L’Anses vient de publier son expertise relative au traitement des eaux destinées à la consommation humaine par des orthophosphates pour limiter la dissolution du plomb. L’Agence conclut que le traitement par des orthophosphates constitue une mesure de protection possible mais non suffisante. Les données disponibles ne permettant pas d’évaluer les effets de ce traitement sur la qualité de l’eau distribuée, l’Agence recommande que toute nouvelle mise en œuvre soit accompagnée d’études visant à mieux déterminer ses impacts, notamment sur la qualité microbiologique de l’eau distribuée.
La
présence de plomb dans l’eau destinée à la consommation humaine a
essentiellement pour origine les matériaux constitutifs du réseau de
distribution. Il s’agit principalement des branchements publics situés entre la
canalisation principale et le compteur d’eau, et des canalisations intérieures,
dans l’habitat ancien notamment.
Chez
l’Homme, les effets néfastes du plomb sont démontrés. D’après une étude publiée
par l’Anses en 2016, la contribution des eaux destinées à la consommation
humaine à l’exposition moyenne au plomb atteint 14 % chez les enfants âgés de
13 à 36 mois.
Une
limite de qualité de 10 µg/L a été fixée pour le paramètre « plomb dans
l’eau destinée à la consommation humaine ». Pour respecter cette limite de
qualité, plusieurs solutions ont été envisagées, notamment le remplacement des
canalisations en plomb et des traitements modifiant la qualité des eaux
destinées à la consommation humaine afin de réduire la dissolution du plomb
dans le réseau.
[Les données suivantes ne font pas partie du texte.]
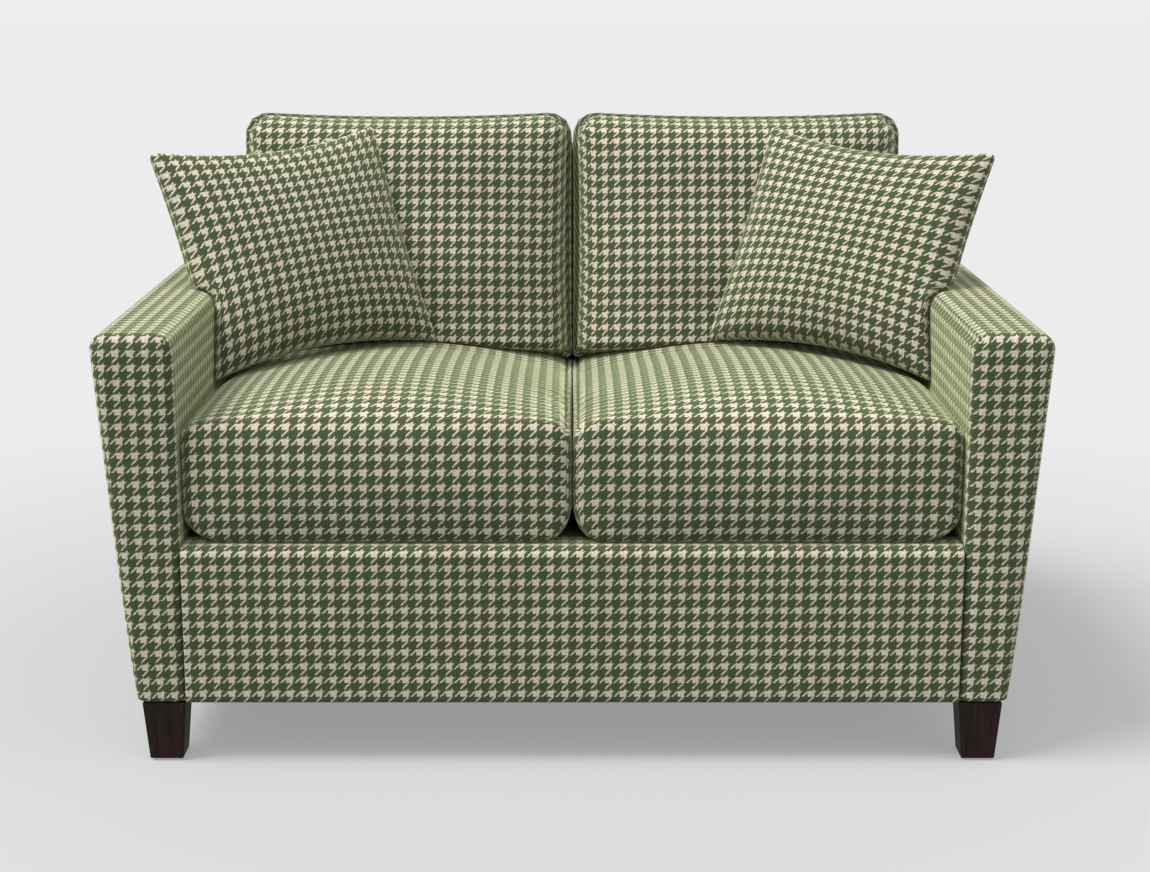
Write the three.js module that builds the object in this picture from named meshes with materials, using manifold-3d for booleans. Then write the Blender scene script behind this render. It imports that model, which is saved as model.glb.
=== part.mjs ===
// A compact two-seat settee with slim arms: a timber frame with sinuous seat springs and back webbing,
// upholstered arms, border and back, and six loose cushions.
// Millimetres. +Z is up, +X is to the right of someone who faces the settee, and the front is towards -Y.
// The origin is on the floor below the middle. Both halves are alike, so the right-hand half is drawn once
// and mirrored.

import * as THREE from "three";
import { mergeVertices } from "three/addons/utils/BufferGeometryUtils.js";
import Module from "manifold-3d";

const wasm = await Module();
wasm.setup();

// Overall sizes.
const overallDepth = 920;
const seatWidth = 1106;
const baseHeight = 91;
const seatLevel = 321;
const seatSeamHeight = 498;
const armHeight = 625;
const armWidthAtBase = 74;
const armWidthAtTop = 117;
const backHeight = 807;
const backTopThickness = 75;
const rearRake = THREE.MathUtils.degToRad(5);
const insideRake = THREE.MathUtils.degToRad(14);

// Clearances and helpers of the cutting solids.
const clearance = 0.3;
const weldDistance = 0.001;
const overrun = 60;

// Upholstery thicknesses.
const armPad = 9;
const armTopPad = 12;
const armFrontPad = 12;
const armEdgeRadius = 26;
const armFrontRadius = 15;
const borderPad = 12;
const borderTopDepth = 60;
const borderTopRadius = 15;
const borderFootRadius = 5;
const platformThickness = 20;
const dustCoverThickness = 1.2;
const backPad = 12;
const backTopPad = 16;
const backSidePad = 10;
const backRearLip = 38;
const backFrontRadius = 24;
const backRearRadius = 16;
const rearPanelThickness = 8;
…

L’ajout d’acide phosphorique ou d’orthophosphates pour les eaux
moyennement et fortement minéralisées, présentant un pH d’équilibre inférieur à
7,5, permet de former une couche protectrice sur les parois internes des
canalisations. Ainsi, entre 2003 et 2013, dix usines de production d’eau
destinée à la consommation humaine en Île-de-France ont mis en œuvre un
traitement par des orthophosphates.
L’Anses
a été saisie afin de déterminer l’intérêt de maintenir le traitement aux
orthophosphates, au regard des conséquences qu’aurait l’arrêt du traitement en
termes de qualité d’eau distribuée et de déstabilisation de l’écologie
microbienne dans les réseaux.
En
ce qui concerne le traitement aux orthophosphates, les experts considèrent qu’il
permet de manière générale de diminuer la concentration en plomb dans l’eau
distribuée au robinet. Mais « l’ampleur de cette diminution varie
cependant selon les sites du fait notamment des caractéristiques de l’eau
distribuée, de la nature du réseau, indique l’Anses. Ainsi, le traitement ne
permet pas de respecter en permanence et à tous les points d’usage, la
limite réglementaire de qualité du plomb dans les eaux destinées à la
consommation humaine ».
Les
données disponibles ne permettant pas d’évaluer avec précision les impacts du
traitement sur la qualité de l’eau distribuée, ni lors de sa mise en œuvre, ni
au moment de son arrêt. « Aucun effet négatif n’a été signalé par les
distributeurs d’eau auditionnés quant à la qualité physico-chimique ou
microbiologique globale des eaux distribuées traitées aux orthophosphates »,
souligne l’agence qui recommande cependant que toute nouvelle mise en œuvre
d’un traitement aux orthophosphates soit accompagnée d’études visant à mieux
déterminer ses différents impacts, notamment sur la qualité microbiologique de
l’eau distribuée.
In
fine, l’Agence considère que la réduction des expositions de la population au
plomb reste un objectif prioritaire qui passe par une combinaison d’actions. Le
traitement des eaux distribuées par des orthophosphates constitue une possibilité,
mais non suffisante à elle seule. D’autres stratégies existent, notamment le
traitement des eaux par neutralisation, reminéralisation ou décarbonatation, ou
la poursuite du remplacement des branchements en plomb.